Request :: Count how many lines hold the string "code". Give that number alone.

===== Data in this exercise =====

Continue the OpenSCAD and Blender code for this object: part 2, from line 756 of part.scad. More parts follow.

=====
===== Data in this exercise =====

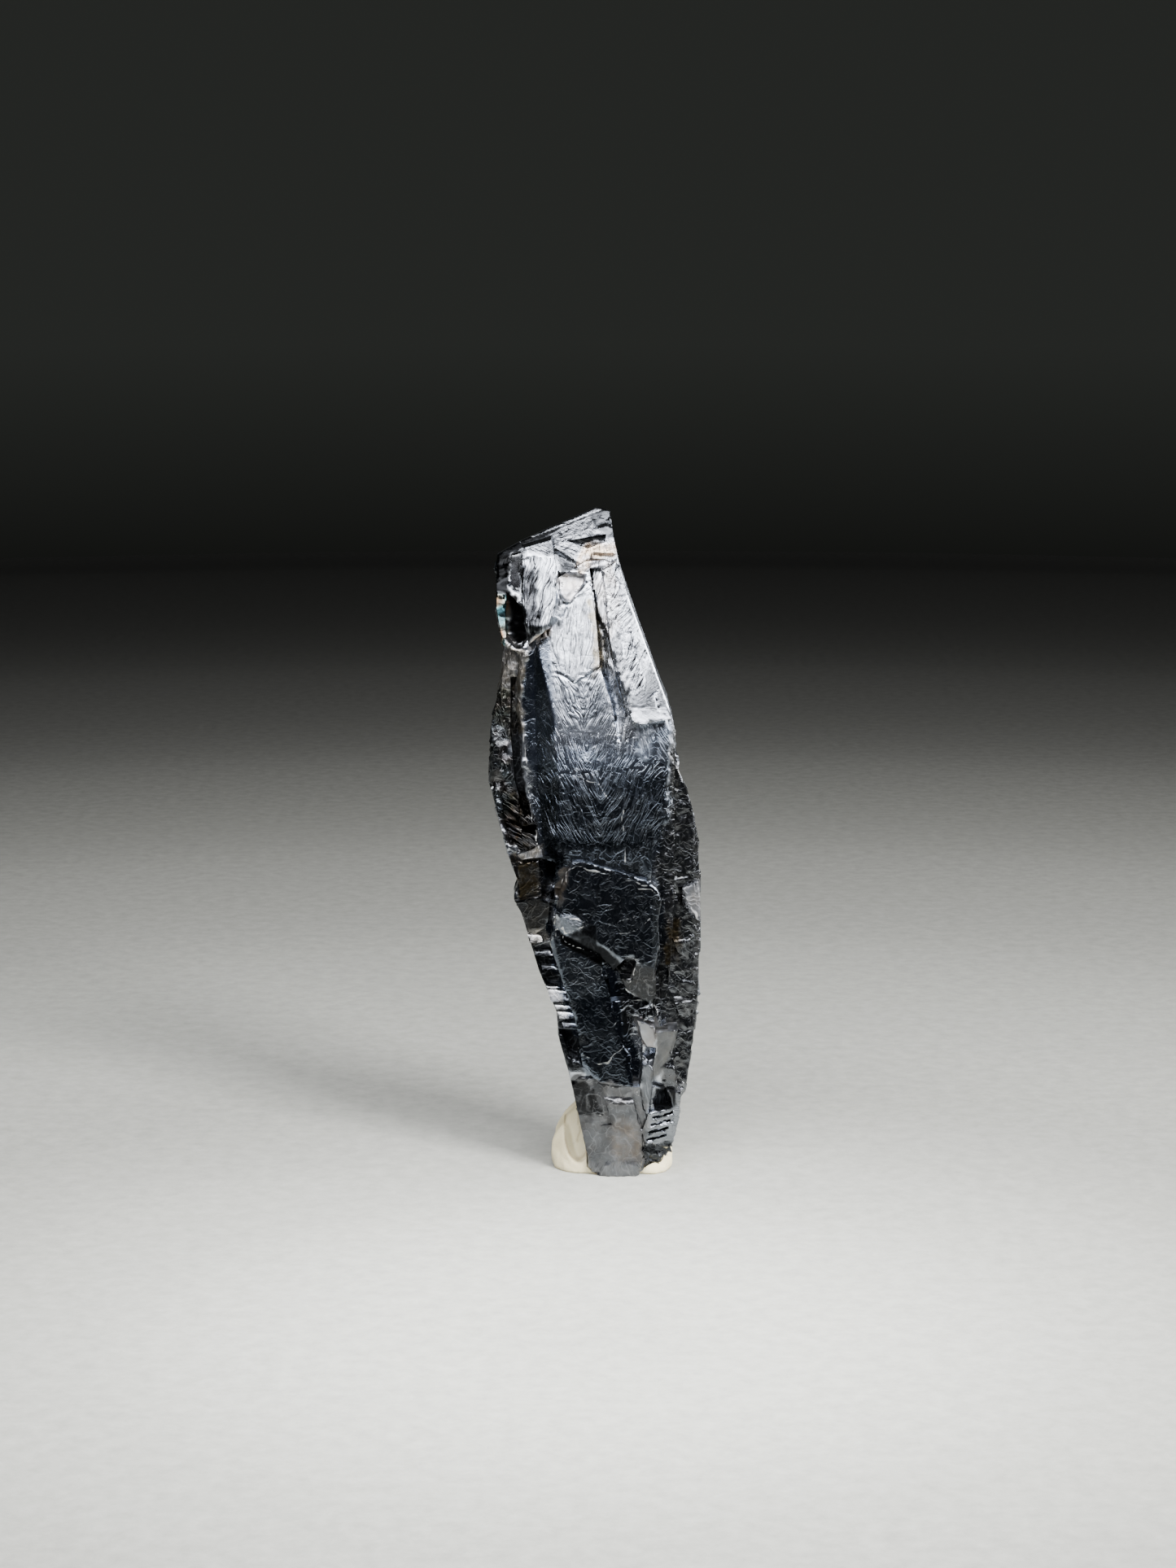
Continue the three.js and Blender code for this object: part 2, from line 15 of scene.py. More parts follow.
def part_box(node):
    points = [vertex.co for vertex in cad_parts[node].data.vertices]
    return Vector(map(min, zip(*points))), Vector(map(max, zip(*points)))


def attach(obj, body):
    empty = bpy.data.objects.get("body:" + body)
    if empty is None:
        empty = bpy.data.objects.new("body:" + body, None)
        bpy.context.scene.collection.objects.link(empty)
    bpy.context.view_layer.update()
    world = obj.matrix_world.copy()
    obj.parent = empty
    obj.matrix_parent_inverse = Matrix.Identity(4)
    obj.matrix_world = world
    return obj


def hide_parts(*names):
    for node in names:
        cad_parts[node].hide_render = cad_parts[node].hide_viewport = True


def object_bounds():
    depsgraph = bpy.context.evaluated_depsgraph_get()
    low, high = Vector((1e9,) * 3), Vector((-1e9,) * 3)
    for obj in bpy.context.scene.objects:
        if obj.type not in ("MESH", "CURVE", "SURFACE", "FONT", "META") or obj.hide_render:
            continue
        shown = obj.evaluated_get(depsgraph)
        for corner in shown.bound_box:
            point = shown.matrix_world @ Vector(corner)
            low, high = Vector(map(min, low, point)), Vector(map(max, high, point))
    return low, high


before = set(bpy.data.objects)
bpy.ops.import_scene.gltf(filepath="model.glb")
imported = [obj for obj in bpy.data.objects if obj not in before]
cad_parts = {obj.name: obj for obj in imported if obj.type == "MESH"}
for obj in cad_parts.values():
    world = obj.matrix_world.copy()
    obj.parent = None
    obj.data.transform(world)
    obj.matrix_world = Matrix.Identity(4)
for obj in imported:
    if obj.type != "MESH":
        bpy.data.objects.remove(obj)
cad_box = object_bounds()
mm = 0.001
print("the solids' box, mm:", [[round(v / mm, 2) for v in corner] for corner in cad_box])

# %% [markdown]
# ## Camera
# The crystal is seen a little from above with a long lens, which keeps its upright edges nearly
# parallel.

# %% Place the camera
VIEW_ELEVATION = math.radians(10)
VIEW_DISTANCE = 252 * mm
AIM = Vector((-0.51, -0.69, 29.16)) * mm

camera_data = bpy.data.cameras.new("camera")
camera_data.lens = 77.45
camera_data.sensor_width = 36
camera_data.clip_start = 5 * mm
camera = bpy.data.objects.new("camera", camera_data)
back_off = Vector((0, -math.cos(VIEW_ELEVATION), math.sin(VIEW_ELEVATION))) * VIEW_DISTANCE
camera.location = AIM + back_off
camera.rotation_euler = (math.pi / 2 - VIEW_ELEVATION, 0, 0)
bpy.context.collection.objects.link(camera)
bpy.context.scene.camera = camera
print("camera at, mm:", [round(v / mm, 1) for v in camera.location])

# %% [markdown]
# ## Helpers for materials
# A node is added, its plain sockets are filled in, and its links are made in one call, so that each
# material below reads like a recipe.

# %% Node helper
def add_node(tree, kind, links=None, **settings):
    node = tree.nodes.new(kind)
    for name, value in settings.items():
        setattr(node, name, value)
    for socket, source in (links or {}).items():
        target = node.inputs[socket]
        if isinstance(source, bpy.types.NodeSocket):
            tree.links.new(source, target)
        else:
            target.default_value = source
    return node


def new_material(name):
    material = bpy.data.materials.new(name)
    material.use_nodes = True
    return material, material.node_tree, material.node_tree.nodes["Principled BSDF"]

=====
===== Data in this exercise =====

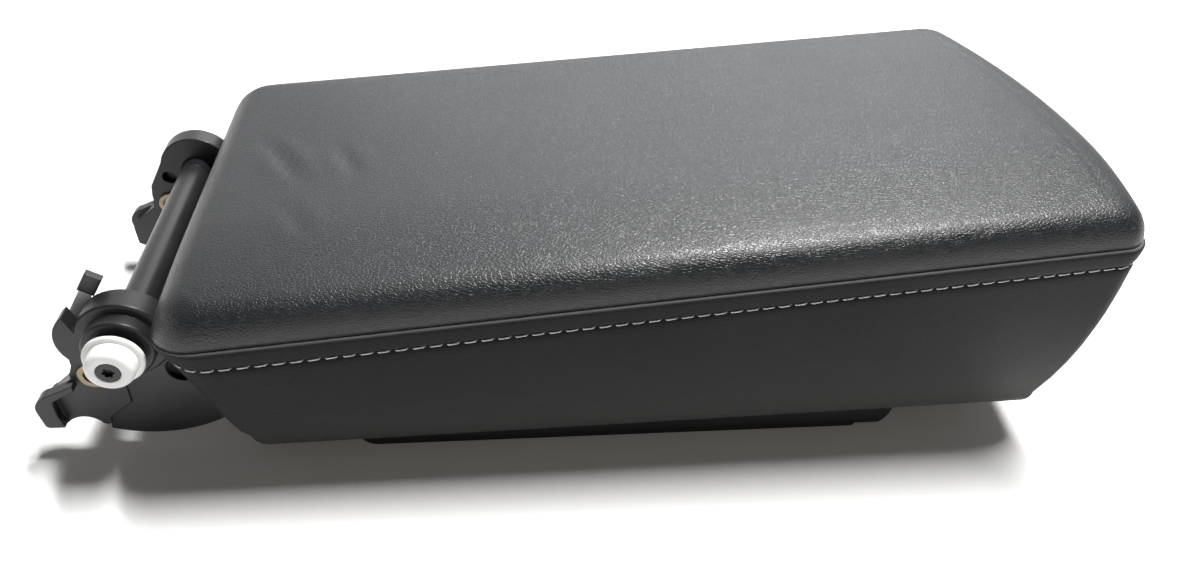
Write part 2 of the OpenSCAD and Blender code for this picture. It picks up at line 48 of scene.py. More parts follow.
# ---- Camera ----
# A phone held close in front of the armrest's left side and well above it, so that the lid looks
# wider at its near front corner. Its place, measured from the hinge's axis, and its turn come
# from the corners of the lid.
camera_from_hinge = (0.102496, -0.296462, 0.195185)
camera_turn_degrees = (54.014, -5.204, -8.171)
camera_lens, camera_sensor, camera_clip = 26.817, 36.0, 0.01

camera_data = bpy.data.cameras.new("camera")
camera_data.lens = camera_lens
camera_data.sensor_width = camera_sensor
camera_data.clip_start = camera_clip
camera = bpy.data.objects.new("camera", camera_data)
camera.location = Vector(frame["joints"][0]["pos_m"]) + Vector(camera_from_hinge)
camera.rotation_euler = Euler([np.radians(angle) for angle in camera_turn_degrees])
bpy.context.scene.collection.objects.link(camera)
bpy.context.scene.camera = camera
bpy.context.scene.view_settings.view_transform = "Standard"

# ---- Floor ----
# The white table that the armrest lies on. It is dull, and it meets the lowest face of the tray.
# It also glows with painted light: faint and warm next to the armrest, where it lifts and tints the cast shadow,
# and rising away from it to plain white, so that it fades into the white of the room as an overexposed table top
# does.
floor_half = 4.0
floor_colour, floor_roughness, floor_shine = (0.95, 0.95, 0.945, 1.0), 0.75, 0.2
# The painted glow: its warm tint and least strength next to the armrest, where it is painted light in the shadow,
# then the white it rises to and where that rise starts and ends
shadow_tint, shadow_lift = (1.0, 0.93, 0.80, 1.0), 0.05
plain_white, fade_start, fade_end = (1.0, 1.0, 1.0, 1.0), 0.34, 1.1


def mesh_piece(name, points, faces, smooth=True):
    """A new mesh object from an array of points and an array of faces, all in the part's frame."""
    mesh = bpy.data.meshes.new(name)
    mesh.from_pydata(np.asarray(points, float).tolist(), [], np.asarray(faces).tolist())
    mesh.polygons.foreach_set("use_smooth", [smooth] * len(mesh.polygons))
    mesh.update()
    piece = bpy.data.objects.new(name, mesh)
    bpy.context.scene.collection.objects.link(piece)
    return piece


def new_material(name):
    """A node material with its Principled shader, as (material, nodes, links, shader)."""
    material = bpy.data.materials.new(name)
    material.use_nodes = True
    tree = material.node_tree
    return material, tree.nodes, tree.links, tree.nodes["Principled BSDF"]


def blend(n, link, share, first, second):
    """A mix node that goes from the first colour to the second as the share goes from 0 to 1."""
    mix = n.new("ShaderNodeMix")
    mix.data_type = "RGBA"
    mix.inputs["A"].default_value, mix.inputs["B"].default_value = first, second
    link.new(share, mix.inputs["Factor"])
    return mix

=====

Exercise answer :: 3